Amazon has evolved constantly throughout its more than 20-year life span, first as a book seller, than an e-commerce giant, and now a cloud computing powerhouse. And it appears Amazon’s next big pushes are coming in the fields of artificial intelligence and logistics, according to a new report.

The company often talks about the pillars of its business: its retail marketplace, Amazon Prime, Amazon Web Services. Many have speculated about the company’s fourth pillar, and artificial intelligence, led by Amazon’s digital assistant Alexa seems like as good a bet as any. Logistics underpin many of Amazon’s efforts, and a series of creative delivery methods have also become a signature element of the company.

The report from CB Insights notes that Amazon has experienced a couple big hardware misses, specifically the Fire phone, but it has also hit on several occasions.

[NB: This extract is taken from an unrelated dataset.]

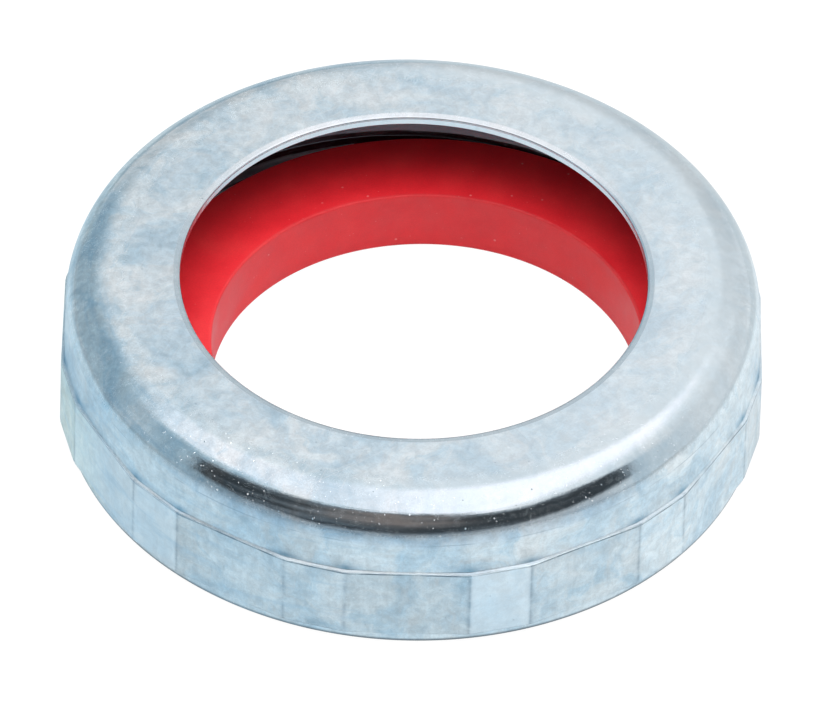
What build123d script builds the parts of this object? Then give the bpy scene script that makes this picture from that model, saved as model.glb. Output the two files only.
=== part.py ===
from build123d import *
import math
import os

# Slip-joint reducing nut with its loose flat sealing washer.
#
# The nut is one drawn steel cup: a flat crown with a round tube hole, a large
# outer radius, a plain round wall and, below a small step, a skirt pressed
# into twelve wide and twelve narrow gripping flats.  The skirt carries the
# internal slip-joint thread.  The washer is a plain square-cut ring that lies
# loose in the mouth of the nut.
#
# Frame: +Z up, out of the crown.  Origin on the nut axis, in the plane of the
# open mouth, which is the plane the nut stands on.  All sizes in millimetres.

# ------------------------------------------------------- crown and plain wall
nut_h = 12.3                    # mouth plane to crown face
crown_t = 0.75                  # sheet thickness at the crown
ceiling_z = nut_h - crown_t     # underside of the crown
wall_r = 25.52                  # plain round wall above the skirt
crown_edge_a = 3.6              # crown-to-wall curve, radial half axis
crown_edge_b = 2.9              # crown-to-wall curve, axial half axis

hole_r = 17.15                  # tube hole through the crown
hole_bevel_w = 0.52             # shallow burnished bevel round the hole
hole_bevel_h = 0.075
hole_edge_r = 0.095             # rolled-over upper edge of the hole
hole_burr_r = 0.08              # broken lower edge of the hole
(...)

There has been perhaps no bigger hit than the Alexa-powered family of smart speakers.

CB Insights points to data that says Amazon is selling Alexa devices, like the Amazon Echo, at a loss. But it has become the earlier leader in the digital assistant race, partially thanks to opening up Alexa to developers in 2015 and encouraging them to build skills. Alexa now has more than 10,000 skills, and Amazon just opened the technology behind the Alexa far-field microphone and voice processing to let third party hardware makers to build Alexa-powered devices.

“Subsidizing its Alexa-powered hardware is a clear path to ascendancy within consumer and developer circles, and Amazon has conveyed it has no desire to make its bet solely on hardware,” according to the report. “Instead, the end goal is to be the cloud-based voice software powering everything from car dashboards to consumer wearables.”

The report notes that while Alexa may be the future, online retail is still at the center of the Amazon universe. It brings in more revenue than any other service, followed by its third-party sellers Marketplace and Amazon Prime subscriptions.

Amazon drone with Bloe Origin spaceship at MARS 2017
Amazon’s delivery drone flies in California skies with Blue Origin’s New Shepard spaceship in the background. (Amazon via Ben Fox Rubin / YouTube)

Amazon’s big push in recent years to speed up delivery by building out a logistics network is meant to further strengthen its hold on the online retail throne. Amazon has continued to build warehouses throughout the U.S., and the report cites a Wall Street Journal statistic saying 44 percent of people in the U.S. now live within 20 miles of an Amazon warehouse, compared to just 5 percent in 2015.

And it’s not just warehouses. Amazon is leasing airplanes to build out a fleet of delivery jets. And then of course, there is the company’s well-known drone delivery push.

These efforts can be shown in the type of technologies Amazon has patented or is working to patent. According to the report, Amazon in 2009, filed for only 248 patents, and in 2013 that number climbed to well above 1,100. But that’s still way less than some of its fellow tech giants, like Google, which filed for about three times as many patents as Amazon during that time frame.

Though big chunks of patent data can take years to be released publicly, the report looks shows that much of Amazon’s patent activity in 2016 focused on its logistics network, as well as cloud computing. From available data, CB Insights found Amazon has applied for 78 logistics-oriented patents in 2016, well above the number in past years.

Many of these patents are futuristic in nature, and it’s unclear how many will turn into actual uses. Amazon has sought to patent such ideas as an airborne distribution network that launches drone from above, underwater warehouses, and drones that link up to become one giant drone.

Hiring is also another key metric that gives a look at Amazon’s current and future directions. The report notes that Amazon Web Services is hiring more than any other department, with about 5,600 open jobs, representing almost a third of all available Amazon positions. But the Alexa team has about 890 openings, according to the report, or about 5 percent of all open positions.